Go through the listing and copy every line word for word.

***

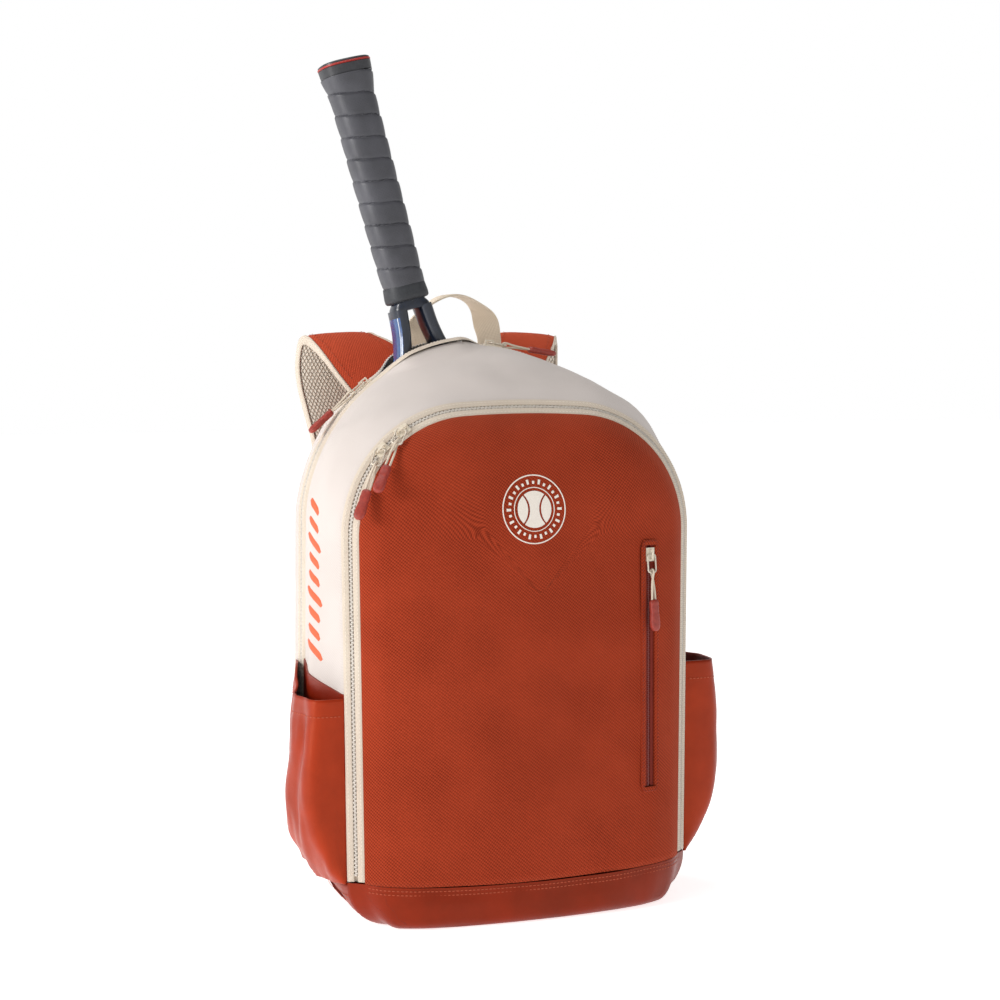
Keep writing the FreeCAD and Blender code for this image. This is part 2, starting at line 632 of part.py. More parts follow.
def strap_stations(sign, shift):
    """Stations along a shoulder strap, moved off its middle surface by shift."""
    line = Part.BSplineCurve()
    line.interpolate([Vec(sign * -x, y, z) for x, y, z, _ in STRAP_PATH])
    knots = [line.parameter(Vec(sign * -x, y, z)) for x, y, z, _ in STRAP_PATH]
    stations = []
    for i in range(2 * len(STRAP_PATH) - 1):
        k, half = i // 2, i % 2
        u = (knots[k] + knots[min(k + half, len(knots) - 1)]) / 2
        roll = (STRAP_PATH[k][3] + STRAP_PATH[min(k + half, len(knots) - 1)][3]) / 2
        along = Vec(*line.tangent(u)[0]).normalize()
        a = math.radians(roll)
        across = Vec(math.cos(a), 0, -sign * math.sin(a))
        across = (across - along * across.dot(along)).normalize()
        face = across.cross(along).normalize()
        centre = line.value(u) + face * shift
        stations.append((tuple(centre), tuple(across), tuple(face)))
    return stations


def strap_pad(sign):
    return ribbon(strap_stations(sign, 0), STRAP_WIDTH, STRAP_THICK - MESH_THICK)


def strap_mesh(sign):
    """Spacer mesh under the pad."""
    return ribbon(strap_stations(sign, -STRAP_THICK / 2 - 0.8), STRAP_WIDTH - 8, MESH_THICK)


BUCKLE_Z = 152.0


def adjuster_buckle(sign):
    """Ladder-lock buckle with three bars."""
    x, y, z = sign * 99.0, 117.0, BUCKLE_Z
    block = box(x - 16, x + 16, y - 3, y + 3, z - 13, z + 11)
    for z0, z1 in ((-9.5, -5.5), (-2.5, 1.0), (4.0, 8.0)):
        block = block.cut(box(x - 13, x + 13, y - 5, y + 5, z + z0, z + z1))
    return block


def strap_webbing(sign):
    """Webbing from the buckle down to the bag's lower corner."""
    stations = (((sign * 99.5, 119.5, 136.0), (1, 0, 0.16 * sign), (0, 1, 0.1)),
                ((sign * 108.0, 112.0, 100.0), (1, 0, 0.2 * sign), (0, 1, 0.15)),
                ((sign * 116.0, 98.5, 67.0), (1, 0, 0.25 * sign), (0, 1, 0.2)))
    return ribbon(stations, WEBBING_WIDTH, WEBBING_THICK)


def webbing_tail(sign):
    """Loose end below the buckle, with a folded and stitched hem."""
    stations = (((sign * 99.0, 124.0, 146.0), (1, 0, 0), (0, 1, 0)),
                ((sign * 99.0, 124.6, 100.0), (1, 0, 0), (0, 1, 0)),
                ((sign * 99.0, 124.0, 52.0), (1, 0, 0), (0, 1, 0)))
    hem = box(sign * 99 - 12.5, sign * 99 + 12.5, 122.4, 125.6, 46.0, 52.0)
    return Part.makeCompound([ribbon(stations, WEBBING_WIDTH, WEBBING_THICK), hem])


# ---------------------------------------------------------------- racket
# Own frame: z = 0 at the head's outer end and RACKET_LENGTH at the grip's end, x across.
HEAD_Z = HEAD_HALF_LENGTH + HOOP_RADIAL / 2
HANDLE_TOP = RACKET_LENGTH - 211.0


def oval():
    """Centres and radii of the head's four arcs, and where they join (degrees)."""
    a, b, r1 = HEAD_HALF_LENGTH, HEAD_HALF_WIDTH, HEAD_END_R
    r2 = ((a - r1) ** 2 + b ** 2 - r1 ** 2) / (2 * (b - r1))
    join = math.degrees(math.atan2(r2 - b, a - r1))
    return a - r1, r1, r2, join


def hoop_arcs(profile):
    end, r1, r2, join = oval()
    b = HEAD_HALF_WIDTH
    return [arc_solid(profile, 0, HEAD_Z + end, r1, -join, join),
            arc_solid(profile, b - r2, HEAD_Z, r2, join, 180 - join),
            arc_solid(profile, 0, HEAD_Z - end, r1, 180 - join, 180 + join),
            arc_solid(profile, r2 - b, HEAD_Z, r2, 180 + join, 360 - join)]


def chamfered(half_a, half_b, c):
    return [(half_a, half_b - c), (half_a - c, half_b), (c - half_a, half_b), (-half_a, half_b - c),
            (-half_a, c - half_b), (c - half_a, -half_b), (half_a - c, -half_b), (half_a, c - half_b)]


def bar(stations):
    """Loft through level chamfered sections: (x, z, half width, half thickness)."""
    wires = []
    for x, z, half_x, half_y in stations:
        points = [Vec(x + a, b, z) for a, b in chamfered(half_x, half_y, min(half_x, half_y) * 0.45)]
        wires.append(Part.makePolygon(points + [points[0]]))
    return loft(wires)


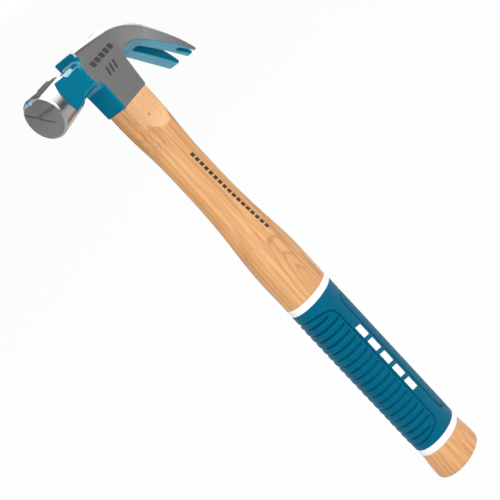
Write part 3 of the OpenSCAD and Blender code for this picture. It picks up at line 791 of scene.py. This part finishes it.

***

◆ COMPLETE OUTPUT
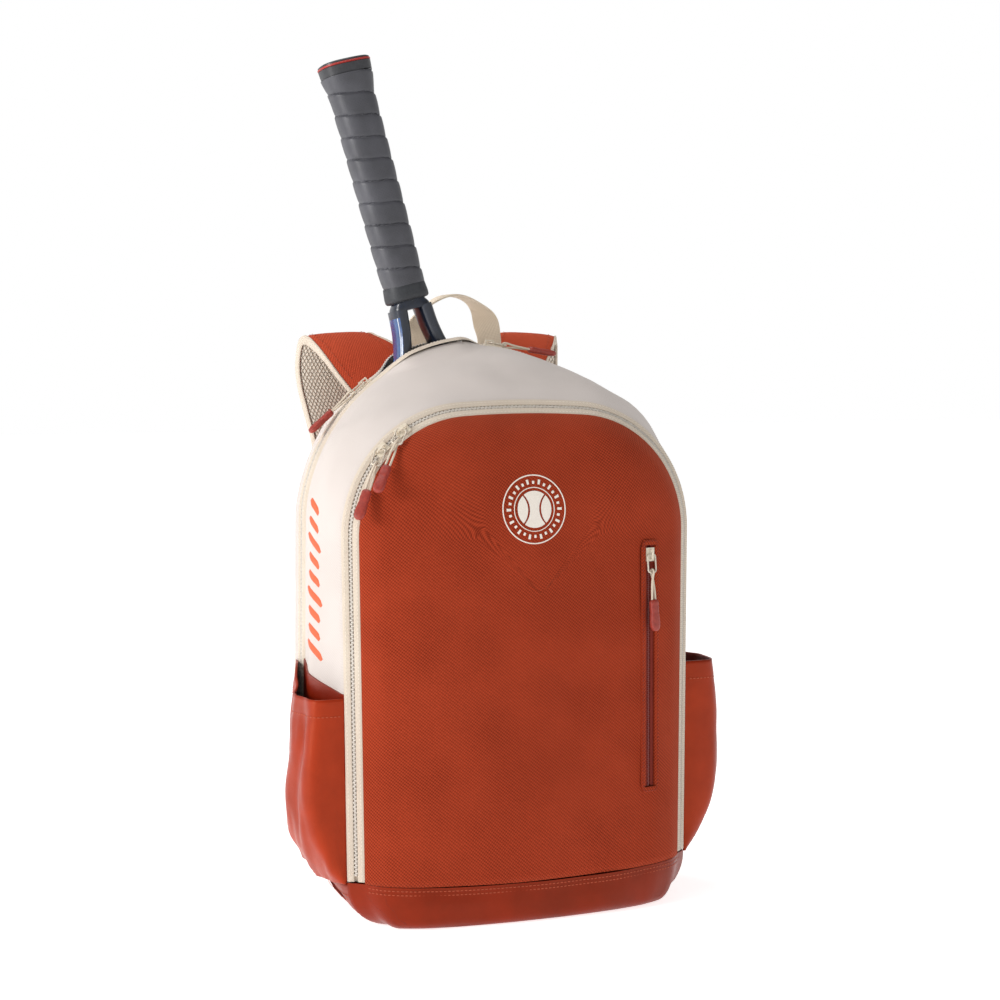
Keep writing the FreeCAD and Blender code for this image. This is part 2, starting at line 632 of part.py. More parts follow.
def strap_stations(sign, shift):
    """Stations along a shoulder strap, moved off its middle surface by shift."""
    line = Part.BSplineCurve()
    line.interpolate([Vec(sign * -x, y, z) for x, y, z, _ in STRAP_PATH])
    knots = [line.parameter(Vec(sign * -x, y, z)) for x, y, z, _ in STRAP_PATH]
    stations = []
    for i in range(2 * len(STRAP_PATH) - 1):
        k, half = i // 2, i % 2
        u = (knots[k] + knots[min(k + half, len(knots) - 1)]) / 2
        roll = (STRAP_PATH[k][3] + STRAP_PATH[min(k + half, len(knots) - 1)][3]) / 2
        along = Vec(*line.tangent(u)[0]).normalize()
        a = math.radians(roll)
        across = Vec(math.cos(a), 0, -sign * math.sin(a))
        across = (across - along * across.dot(along)).normalize()
        face = across.cross(along).normalize()
        centre = line.value(u) + face * shift
        stations.append((tuple(centre), tuple(across), tuple(face)))
    return stations


def strap_pad(sign):
    return ribbon(strap_stations(sign, 0), STRAP_WIDTH, STRAP_THICK - MESH_THICK)


def strap_mesh(sign):
    """Spacer mesh under the pad."""
    return ribbon(strap_stations(sign, -STRAP_THICK / 2 - 0.8), STRAP_WIDTH - 8, MESH_THICK)


BUCKLE_Z = 152.0


def adjuster_buckle(sign):
    """Ladder-lock buckle with three bars."""
    x, y, z = sign * 99.0, 117.0, BUCKLE_Z
    block = box(x - 16, x + 16, y - 3, y + 3, z - 13, z + 11)
    for z0, z1 in ((-9.5, -5.5), (-2.5, 1.0), (4.0, 8.0)):
        block = block.cut(box(x - 13, x + 13, y - 5, y + 5, z + z0, z + z1))
    return block


def strap_webbing(sign):
    """Webbing from the buckle down to the bag's lower corner."""
    stations = (((sign * 99.5, 119.5, 136.0), (1, 0, 0.16 * sign), (0, 1, 0.1)),
                ((sign * 108.0, 112.0, 100.0), (1, 0, 0.2 * sign), (0, 1, 0.15)),
                ((sign * 116.0, 98.5, 67.0), (1, 0, 0.25 * sign), (0, 1, 0.2)))
    return ribbon(stations, WEBBING_WIDTH, WEBBING_THICK)


def webbing_tail(sign):
    """Loose end below the buckle, with a folded and stitched hem."""
    stations = (((sign * 99.0, 124.0, 146.0), (1, 0, 0), (0, 1, 0)),
                ((sign * 99.0, 124.6, 100.0), (1, 0, 0), (0, 1, 0)),
                ((sign * 99.0, 124.0, 52.0), (1, 0, 0), (0, 1, 0)))
    hem = box(sign * 99 - 12.5, sign * 99 + 12.5, 122.4, 125.6, 46.0, 52.0)
    return Part.makeCompound([ribbon(stations, WEBBING_WIDTH, WEBBING_THICK), hem])


# ---------------------------------------------------------------- racket
# Own frame: z = 0 at the head's outer end and RACKET_LENGTH at the grip's end, x across.
HEAD_Z = HEAD_HALF_LENGTH + HOOP_RADIAL / 2
HANDLE_TOP = RACKET_LENGTH - 211.0


def oval():
    """Centres and radii of the head's four arcs, and where they join (degrees)."""
    a, b, r1 = HEAD_HALF_LENGTH, HEAD_HALF_WIDTH, HEAD_END_R
    r2 = ((a - r1) ** 2 + b ** 2 - r1 ** 2) / (2 * (b - r1))
    join = math.degrees(math.atan2(r2 - b, a - r1))
    return a - r1, r1, r2, join


def hoop_arcs(profile):
    end, r1, r2, join = oval()
    b = HEAD_HALF_WIDTH
    return [arc_solid(profile, 0, HEAD_Z + end, r1, -join, join),
            arc_solid(profile, b - r2, HEAD_Z, r2, join, 180 - join),
            arc_solid(profile, 0, HEAD_Z - end, r1, 180 - join, 180 + join),
            arc_solid(profile, r2 - b, HEAD_Z, r2, 180 + join, 360 - join)]


def chamfered(half_a, half_b, c):
    return [(half_a, half_b - c), (half_a - c, half_b), (c - half_a, half_b), (-half_a, half_b - c),
            (-half_a, c - half_b), (c - half_a, -half_b), (half_a - c, -half_b), (half_a, c - half_b)]


def bar(stations):
    """Loft through level chamfered sections: (x, z, half width, half thickness)."""
    wires = []
    for x, z, half_x, half_y in stations:
        points = [Vec(x + a, b, z) for a, b in chamfered(half_x, half_y, min(half_x, half_y) * 0.45)]
        wires.append(Part.makePolygon(points + [points[0]]))
    return loft(wires)


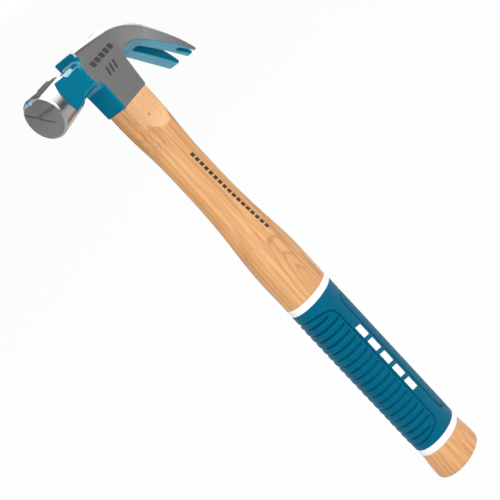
Write part 3 of the OpenSCAD and Blender code for this picture. It picks up at line 791 of scene.py. This part finishes it.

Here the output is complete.